Hier geht es nicht darum, dass Schlagzeilen geliefert werden und eine breitere Öffentlichkeit unterhalten werden muss; es geht um den Zustand einer Partei: Der Chef kann schier machen was er will, er ist umgeben von bedingungslos loyalen Funktionären und Amtsträgern, die sich nicht einmal trauen, aufzuzeigen. Das kennt man von Freiheitlichen unter Jörg Haider oder Heinz-Christian Strache. Bei den Roten hätte es Werner Faymann gefallen, bei den Türkisen war es jedenfalls unter Sebastian Kurz gelebte Praxis.

In der Vorarlberger Volkspartei hat es eine etwas andere Geschichte: Zum einen ist da Markus Wallner, der als ehemaliger Politiksekretär noch stärker als sein Vorgänger Herbert Sausgruber seine Aufgabe allein darin sieht, Macht auszuüben und zu erhalten. Sonst ist da wenig bis nichts. Neben sich hat Wallner (54) in den vergangenen Jahren niemanden groß werden lassen und auch niemanden aufgebaut, damit es für den Fall der Fälle immer einen potenziellen Nachfolger, eine potenzielle Nachfolgerin gibt.

Einst stolze Teilorganisationen sind nur noch ein Schatten ihrer selbst. Der Bauernbund mag von Präsidenten der Landwirtschaftskammer Österreich, Josef Moosbrugger, geführt werden, anders als in Niederösterreich ist der Agrarsektor im Land und der Bauernbund in der Partei aber ein wichtiger, nur halt kein entscheidender Faktor. Ähnlich verhält es sich beim Arbeitnehmerbund ÖAAB, der unter AK-Präsident Bertram Jäger seine besten Zeiten hatte. Das war in den 1980er Jahren. Heute muss man googeln, wer Obmann ist.

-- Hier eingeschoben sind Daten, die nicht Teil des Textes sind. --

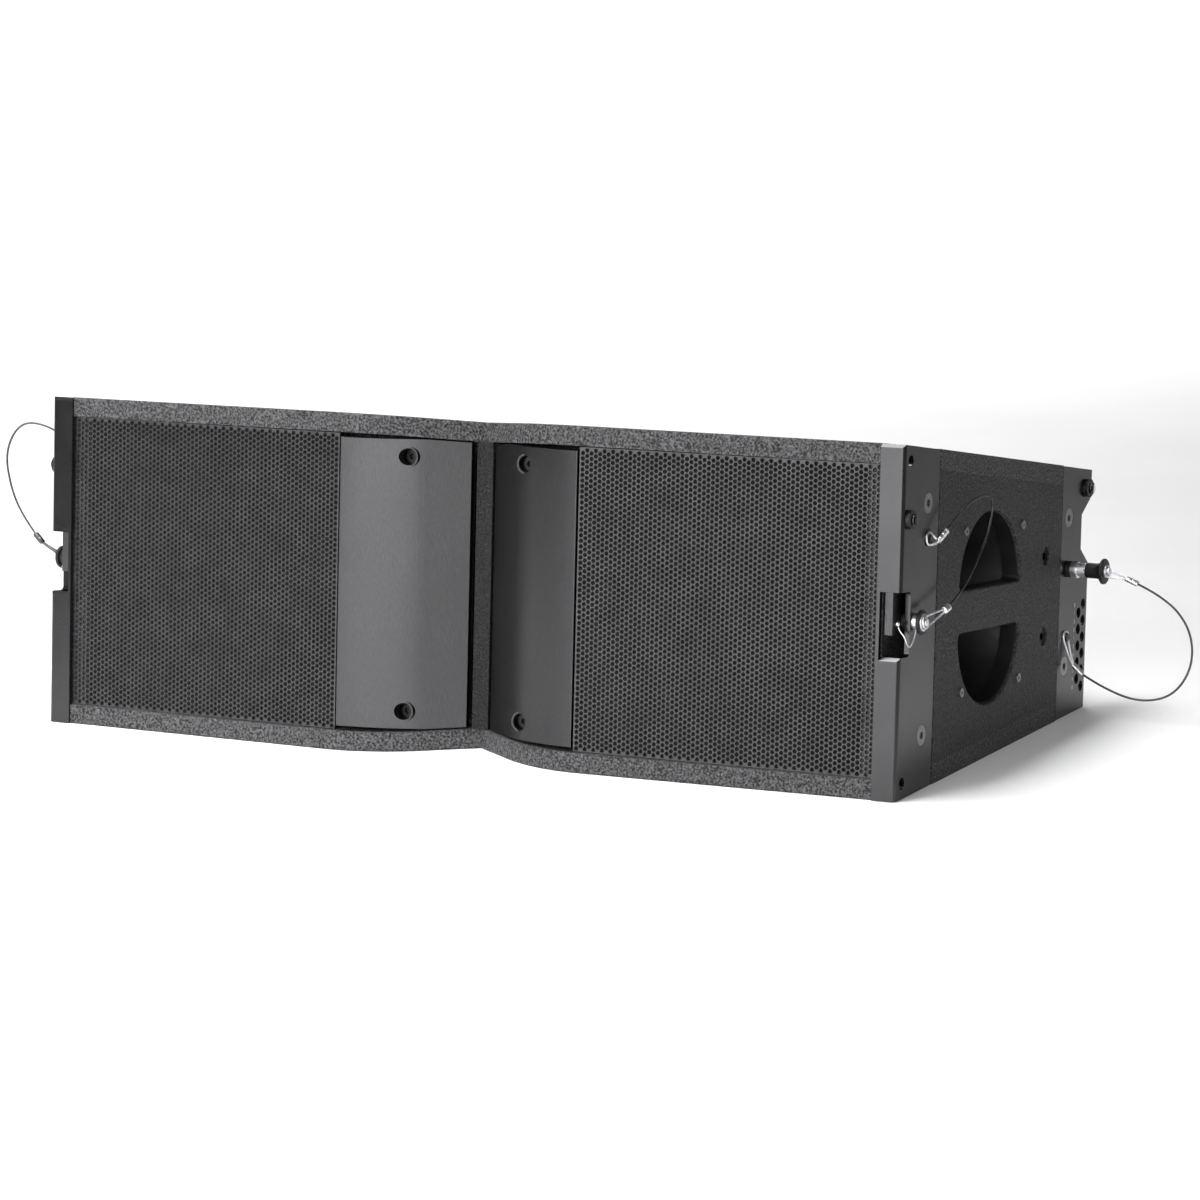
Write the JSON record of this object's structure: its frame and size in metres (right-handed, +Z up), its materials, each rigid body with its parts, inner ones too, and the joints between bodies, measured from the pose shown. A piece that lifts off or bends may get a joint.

Würden theoretisch noch Bürgermeister bleiben. Wobei: Bregenz ist rot. Und die übrigen (größeren) Städte und Gemeinden werden von Leuten geführt, die kurz vor der Pension stehen (Feldkirch) oder keine landespolitischen Ambitionen zeigen (Dornbirn, Lustenau).

Da hat Wallner nichts zu befürchten. Schon gar nicht hat er dies von Seiten der nach wie vor wichtigen und bis zuletzt auch bestimmenden Teilorganisation, nämlich des Wirtschaftsbundes. Dieser wird zurzeit gewissermaßen von seinem Statthalter Karlheinz Rüdisser in regelmäßiger Abstimmung geführt. Im Übrigen ist der Wirtschaftsbund nach all den Vorfällen sozusagen neutralisiert – mitsamt prominenter Vertreter, wie Finanzminister Magnus Brunner.

Ja, Magnus Brunner wird in Wien gerne als zukünftiger Landeshauptmann gesehen. In der Vergangenheit hat er sich nicht in die Landesregierung befördern lassen wollen; da ging es aber nur um eine Landesratsfunktion im Dienste von Wallner. Landeshauptmann wäre etwas anderes. Aber nur, wenn er gebeten wird. Von wem? Eben, da ist niemand, der das wagen würde und auch das nötige Gewicht dazu hätte.

Abgesehen davon ist Brunner für die ÖVP-Regierungsriege schier unverzichtbar: Im Unterschied zu Margarete Schramböck, Alexander Schallenberg oder Susanne Raab ist er für Schwarz-Türkise jemand, der zumindest gegenüber der eigenen Klientel etwas hergibt. Abgesehen davon ist er erst seit fünf Monaten im Amt. Da würde ein Abgang der ohnehin kaum belastbaren Erzählung widersprechen, Karl Nehammer habe die Verhältnisse stabilisiert.